Under the leadership of trombonist Yossi Regev since 1994, the jazz course at Thelma Yellin Arts High School has helped produce a number of significant figures in Israeli jazz, who have gone on to build careers in New York, including Cohen’s piano player Shai Maestro, bassist Omer Avital (who arrived in New York at the same time as Cohen and Hoffman), saxophonist Eli Degibri, guitarist Gilad Hekselman, and the siblings clarinettist Anat and trumpeter Avishai Cohen (not to be confused with Avishai Cohen…). Yaron Herman and Yotam Silberstein came out of similar jazz programme in another Tel Aviv High School for the Arts. Since 2002, a key factor in giving many young Israeli musicians a chance to experience and contribute to the New York jazz scene has been a partnership between the Israeli Conservatory of Music’s Center for Jazz Studies, founded by the pianist Amit Golan (1964-2010), and its partnership with the New School for Jazz and Contemporary Music. Among the New School’s Israeli alumni are guitarists Hekselmann, Rotem Sivan, and Dekel Bor, violinist Miri Ben-Ari, saxophonist Eyal Vilner, and trumpeter Itamar Borochov.

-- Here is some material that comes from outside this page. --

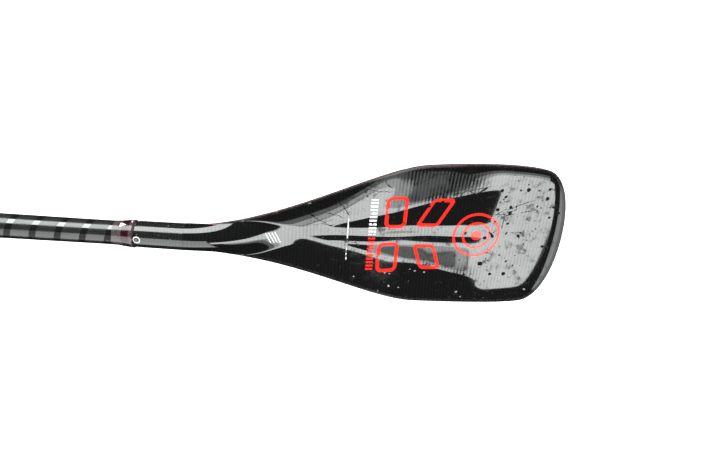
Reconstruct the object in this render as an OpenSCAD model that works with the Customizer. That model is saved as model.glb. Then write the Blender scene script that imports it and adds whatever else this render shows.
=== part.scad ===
// Adjustable stand-up paddle: a single raked blade, a spiral-marked main shaft with
// a snap-button blade joint, a lever clamp and a sliding extension with a T-grip.
// Units: mm. X = shaft axis, +X towards the blade tip. +Z = power face side.
// Origin: on the shaft axis, in the middle of the plain main shaft.

/* [Blade] */
// distance along X from the origin to the bend at the root of the blade
bend_x = 600; // [560:5:640]
// length from the bend to the tip
blade_l = 437.5; // [400:0.5:460]
// half width of the blade at its widest
blade_hw = 97.5; // [88:0.5:106]
// rake of the blade against the shaft, degrees
rake = 9; // [5:0.5:13]
// how far the tip curls forward
scoop = 17.2; // [5:0.1:25]
// half thickness of the blade wings at the edge
edge_t = 2.2; // [1.6:0.1:3.5]
// slope of the two flanks of the middle ridge
flank = 0.11; // [0.05:0.01:0.16]
// extra slope into the groove between the two crests
groove = 0.075; // [0:0.01:0.1]
// upward slope of the wings near the neck
wing_a = 0.075; // [0:0.005:0.1]
// upward slope of the wings further out
wing_b = 0.085; // [0:0.005:0.15]
// upward slope of the wings where the blade is widest
wing_c = 0.18; // [0:0.01:0.25]
// slope of the raised lip at the edge near the neck
lip_a = 0.40; // [0:0.02:0.5]
// slope of the raised lip at the tip
lip_b = 0.40; // [0:0.02:0.5]
// thickness of the carbon skins
skin_t = 1.0; // [0.6:0.1:1.4]
// width of the edge rail
rail_w = 4; // [2.5:0.5:7]

/* [Neck and joint] */
// outer radius of the neck where it meets the blade
neck_r = 15.9; // [15:0.1:17]
// outer radius of the neck near its mouth
mouth_r = 15.55; // [15:0.05:16.5]
// X of the mouth of the neck
mouth_x = 520; // [514:0.2:524]
// bore radius of the neck liner
liner_bore_r = 12.95; // [12.5:0.05:13.2]
// wall of the neck liner
liner_wall = 0.95; // [0.8:0.05:1.4]
// radius of the spigot inside the neck
spigot_r = 12.9; // [12.4:0.05:13.1]
// inner radius of the spigot
spigot_bore_r = 10.5; // [9.5:0.1:11]
// free end of the spigot
spigot_end_x = 565.8; // [556:0.2:570]
// largest radius of the tapered collar
collar_r = 16.4; // [16:0.1:18]
// radius of the snap button
button_r = 3; // [2.5:0.1:3]
// X of the snap button
button_x = 524.4; // [523:0.1:528]
// how far the button is pressed
button_travel = 3.8; // [3:0.1:4.2]

/* [Shaft] */
// outer radius of the main shaft
shaft_r = 14.5; // [14:0.1:15.5]
// radius of the main shaft at the collar
shaft_end_r = 14.05; // [13.9:0.05:14.3]
// bore radius of the main shaft
shaft_bore_r = 12.8; // [12.4:0.05:13.2]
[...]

Focussing on those Israeli jazz musicians, who have made their names in New York is obviously an over-simplification. Off the top of my head, for example, I can name four musicians born in Israel – Asaf Sirkis, Gilad Atzmon, Jonathan Gee and Yaron Stavi – who have instead made significant contributions to the British jazz scene, and I’m sure the same could be said of other ex-patriate Israelis elsewhere. With musicians like the two Avishai Cohens back in Israel, the scene in the country itself has also grown. The Red Sea Jazz Festival was followed by Tel Aviv Jazz Festival in 1991, and since 2018, there is also a Jerusalem Jazz Festival.